Saturday, September 19, 2015

The Bible in late antiquity

Because the books of the New Testament were all written in the late first century, it is easy to assume that the Christian Bible took the form it has now by around the year 100.  In fact, in took another three centuries.

The word Bible comes from the Greek, just meaning "book."  Judaism, Christianity, and Islam are all "religions of the book," meaning that there is a specific book for each of them which is assumed to contain the core of their religious teachings.  Other religions certainly have holy writings, but not a single, definitive book.

The majority of the Christian Bible is made up of books from the Hebrew Bible, now called the Old Testament.  These books were written in Hebrew over close to a thousand years, combining laws, the history of the Jewish people, songs, sayings, and stories.  Different groups included slightly different collections and often arranged them differently.  Especially after the Romans razed the Temple in Jerusalem in the year 70 and drove a number of Jews out of the Holy Land, including that sect of Judaism that became Christianity, it was easy for these groups to lose track of each other.

For the purposes of the Christian Bible, one of the most important of these groups of Jews had had highly-educated, Greek-speaking religious leaders back in the second century BC, who translated their Hebrew Bible into Greek.  This was called the Septuagint, because the (highly unlikely) story was that seventy learned translators (Septuagint just means 70) sat down independently, and all miraculously translated the Hebrew Bible into Greek exactly the same, word-for-word.

Early Christian leaders and writers were all Greek-speaking; it was the learned language of the eastern Mediterranean.  The books of the New Testament were all written in Greek, and early Christians used the Septuagint version of what eventually became known as the Old Testament.

However, the Bible took a while to take shape.  The four Gospels, Matthew, Mark, Luke, and John, were four separate stories of the life of Jesus, each one explaining what Jesus really meant in their own terms—and implying that the others had it wrong.  Quite early, with no way to choose between them, Christians just lined them all up back-to-back and hoped for the best.  Some other writings, like the Gospel of Thomas--which in spite of its title was just a book of sayings--or stories about Jesus's childhood drifted in and out of early collections.

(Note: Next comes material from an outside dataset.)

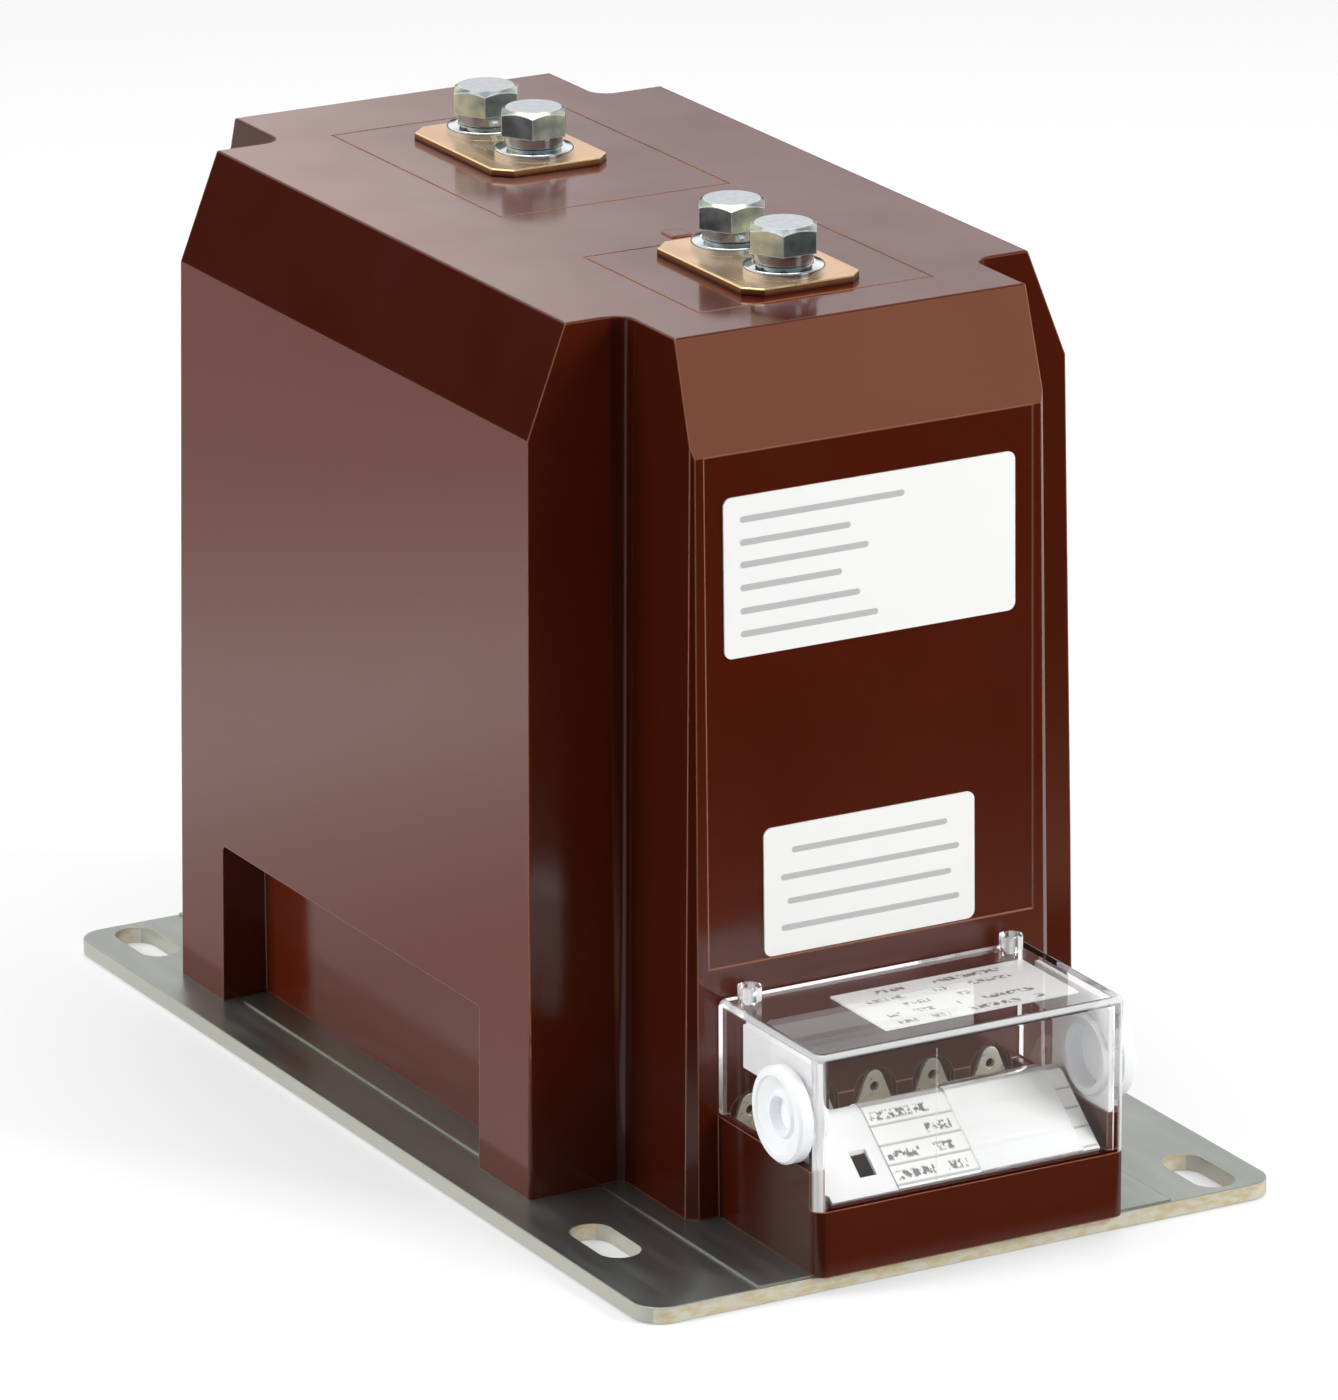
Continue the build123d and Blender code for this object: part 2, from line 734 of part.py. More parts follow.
def lectern_layer(x_range, inner, outer, foot_level):
    """A layer of the lectern between two offsets from its outer skin.

    It bends over a round crest and slopes down until the inner skin of the lectern meets the sill.
    """
    axis_y = -wall_at(front_reach, box_floor) - lectern_rear_offset - lectern_round
    axis_z = lectern_crest_level()
    toe_y = box_front + cover_wall + lectern_front_gap
    skin = lectern_round - lectern_wall
    reach = math.hypot(axis_y - toe_y, axis_z - box_sill_top)
    lean = math.atan2(axis_z - box_sill_top, axis_y - toe_y) + math.asin(skin / reach)
    normal = (-math.sin(lean), math.cos(lean))
    run = math.sqrt(reach ** 2 - skin ** 2)
    down = (-math.cos(lean) * run, -math.sin(lean) * run)

    def crest(offset_out):
        radius = lectern_round + offset_out
        start = (axis_y + radius, axis_z)
        half_turn = (math.pi / 2.0 + lean) / 2.0
        middle = (axis_y + radius * math.cos(half_turn), axis_z + radius * math.sin(half_turn))
        end = (axis_y + radius * normal[0], axis_z + radius * normal[1])
        tail = (end[0] + down[0], end[1] + down[1])
        return start, middle, end, tail

    start_in, middle_in, end_in, tail_in = crest(inner)
    start_out, middle_out, end_out, tail_out = crest(outer)
    outline = [
        Line((start_in[0], foot_level), (start_out[0], foot_level)),
        ThreePointArc(start_out, middle_out, end_out),
        Line(end_out, tail_out),
        Line(tail_out, tail_in),
        Line(tail_in, end_in),
        ThreePointArc(end_in, middle_in, start_in),
    ]
    if foot_level < axis_z - tiny:
        outline.append(Line((start_out[0], foot_level), start_out))
        outline.append(Line(start_in, (start_in[0], foot_level)))
    face = make_face(Curve() + outline)
    layer = extrude(Plane.YZ * face, amount=x_range[1] - x_range[0])
    return Pos(x_range[0], 0, 0) * layer


def lectern_crest_level():
    return plate_thickness + lectern_rise - lectern_round


def card_lectern():
    """White moulded lectern that stands in the tray and carries the marking strip."""
    shell = lectern_layer((-lectern_half_width, lectern_half_width), -lectern_wall, 0.0, box_floor)
    hole_x = -lectern_half_width + lectern_hole_inset[0]
    hole_y = box_front + lectern_hole_inset[1]
    half_width, half_length = lectern_hole[0] / 2.0, lectern_hole[1] / 2.0
    across = (hole_x - half_width, hole_x + half_width)
    along = (hole_y - half_length, hole_y + half_length)
    return shell - block(across, along, (box_sill_top + overrun, cover_top - cover_wall))


def marking_strip():
    reach = (strip_right - strip_length, strip_right)
    return lectern_layer(reach, 0.0, strip_thickness, lectern_crest_level())


def strip_window():
    reach = (window_right - window_length, window_right)
    low = strip_thickness + window_air
    return lectern_layer(reach, low, low + window_thickness, lectern_crest_level())


def marking_card():
    """Card held just under the top of the cover."""
    top = cover_top - cover_wall - card_air
    along = (box_front + card_front_inset, cover_rear - card_rear_inset)
    return block((card_right - card_length, card_right), along, (top - card_thickness, top))


def face_plate(size, centre):
    """Blank plate that lies in the shallow field of the front face."""
    x, z = centre
    down = (chamfer_level - z) / math.cos(math.radians(draft_angle))
    outline = Pos(x, -down) * RectangleRounded(size[0], size[1], label_corner_radius)
    return extrude(front_face * Pos(0, 0, -panel_depth) * outline, amount=label_thickness)


def group(shapes):
    """Separate solids kept together in one file."""
    return Compound(children=list(shapes))


def main():
    os.makedirs("parts", exist_ok=True)
    right_plate = entry_plate()
    right_grommet = grommet()
    pieces = {
        "resin_body": resin_body(),
        "base_plate": base_plate(),
        "base_screws": group(base_screw(x, y) for x, y in base_screw_places()),
        "base_inserts": group(base_insert(x, y) for x, y in base_screw_places()),
        "terminal_cover": terminal_cover(),
        "right_entry_plate": right_plate,
        "left_entry_plate": mirror(right_plate, about=Plane.YZ),
        "right_grommet": right_grommet,
        "left_grommet": mirror(right_grommet, about=Plane.YZ),
        "secondary_terminal_tabs": group(terminal_tab(x) for x in terminal_xs),
        "secondary_terminal_washers": group(terminal_washer(x) for x in terminal_xs),
        "secondary_terminal_screws": group(terminal_screw(x) for x in terminal_xs),
        "secondary_terminal_inserts": group(terminal_insert(x) for x in terminal_xs),
        "card_lectern": card_lectern(),
        "marking_strip": marking_strip(),
        "strip_window": strip_window(),
        "marking_card": marking_card(),
        "rating_plate": face_plate(rating_plate_size, rating_plate_centre),
        "small_plate": face_plate(small_plate_size, small_plate_centre),
    }
    for name, y in (("front", front_bar_y), ("rear", rear_bar_y)):
        places = bolt_places(y)
        pieces[name + "_primary_bar"] = primary_bar(y)
        pieces[name + "_bolts"] = group(hexagon_bolt(*place) for place in places)
        pieces[name + "_plain_washers"] = group(plain_washer(*place) for place in places)
        pieces[name + "_lock_washers"] = group(lock_washer(*place) for place in places)
    for name, shape in pieces.items():
        export_step(shape, "parts/" + name + ".step")


main()
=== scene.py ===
"""Cast resin block type instrument transformer: finishes, print, studio and camera."""
import bmesh
import bpy
import json
import math
from mathutils import Matrix, Vector

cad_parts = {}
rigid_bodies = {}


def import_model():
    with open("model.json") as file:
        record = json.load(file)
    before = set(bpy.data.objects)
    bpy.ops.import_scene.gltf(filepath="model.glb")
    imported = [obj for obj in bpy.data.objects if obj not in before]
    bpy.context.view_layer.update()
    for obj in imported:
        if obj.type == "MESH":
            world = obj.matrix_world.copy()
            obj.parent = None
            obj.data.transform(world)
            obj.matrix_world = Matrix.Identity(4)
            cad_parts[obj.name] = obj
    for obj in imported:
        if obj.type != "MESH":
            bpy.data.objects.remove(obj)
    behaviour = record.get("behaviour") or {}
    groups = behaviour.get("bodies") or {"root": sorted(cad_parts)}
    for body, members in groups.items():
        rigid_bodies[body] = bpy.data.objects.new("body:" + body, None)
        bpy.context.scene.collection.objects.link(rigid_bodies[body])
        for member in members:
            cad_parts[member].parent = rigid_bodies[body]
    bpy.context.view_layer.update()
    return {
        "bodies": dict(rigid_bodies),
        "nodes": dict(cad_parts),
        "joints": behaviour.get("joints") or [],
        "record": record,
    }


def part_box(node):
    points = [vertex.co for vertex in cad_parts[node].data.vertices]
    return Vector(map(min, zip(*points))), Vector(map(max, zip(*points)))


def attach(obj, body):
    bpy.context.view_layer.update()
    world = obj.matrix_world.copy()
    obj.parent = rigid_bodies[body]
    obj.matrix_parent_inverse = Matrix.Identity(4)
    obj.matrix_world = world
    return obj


MM = 0.001

# Front face of the casting, which leans back a little, in millimetres
FACE_REACH = 126.0
FACE_LEVEL = 233.0
FACE_DRAFT = math.radians(0.8)

# Grey lines on the two plates of the front face, in millimetres. Each line is its left and its
# right end from the plate's left edge, and its place down the plate from 0 to 1.
PLATE_PROUD = 0.2
LINE_PROUD = 0.05
LINE_SEGMENTS = 24
RATING_LINE_WIDTH = 1.9
RATING_LINES = [
    (5.3, 59.2, 0.144), (5.3, 41.4, 0.287), (5.3, 47.3, 0.426),
    (5.3, 38.5, 0.569), (5.3, 44.4, 0.713), (5.3, 50.3, 0.856),
]
SMALL_LINE_WIDTH = 1.8
SMALL_LINES = [(9.2, 60.8, 0.198), (5.6, 64.8, 0.401), (7.7, 62.1, 0.593), (5.6, 64.8, 0.796)]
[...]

Even more problematic was the Old Testament.  From the second century on, Christians jettisoned huge chunks of Jewish law, giving up for example the dietary restrictions, male circumcision, limits on travel on the Sabbath, and even indeed celebrating the Sabbath on Saturday, moving it to Sunday.  Some thinkers suggested that since so much to it was seen as superseded, it really wasn't necessary.

But the decision to include the Old Testament in the Christian Bible was a reaction to an early heresy, which argued that God had written the books of the New Testament, but the devil had written the books of the Old.  A council (important church decisions were always made in council) decided that No, God had written the whole thing, which meant that it really did belong.

As Christianity became widely adopted in the Roman Empire, it was considered a problem that it was in Greek.  The western Mediterranean and Rome's conquered territories were Latin-speaking.  So around the year 400 Jerome translated the whole thing from Greek into Latin, using the Septuagint (Greek) version of the Old Testament.  The purpose was to make the Bible accessible to everybody.  This Latin Bible, still the basis of the modern Catholic Bible, is known as the Vulgate, because ordinary (vulgar) people could read it.  It is ironic that it took until the 1960s for Catholics to accept a Bible in something other than Latin--so that people could read it easily, when the original purpose of having it in Latin was exactly so that people could read it easily.

The Protestant Bible is based (as was Jerome's) on the Greek for the New Testament, but it rejected the Septuagint for the Jewish Bible in Hebrew.  The Jewish Bible of the sixteenth century was actually somewhat different from the version the Septuagint translators had used 1800 years earlier, so the Protestant Bible is missing a number of Old Testament books still in the Catholic Bible, including Tobit, Ecclesiasticus, the Wisdom of Solomon, and Bel and the Dragon; Protestants collectively call these these apocrypha.  Russian Orthodox, Greek Orthodox, Ethiopian, and other smaller sects of Christians all have slightly different collections.

Although in Islam only the Koran (their holy book) in Arabic actually counts as the real Koran, in Christianity the Bible is still the Bible no matter what language it is translated into.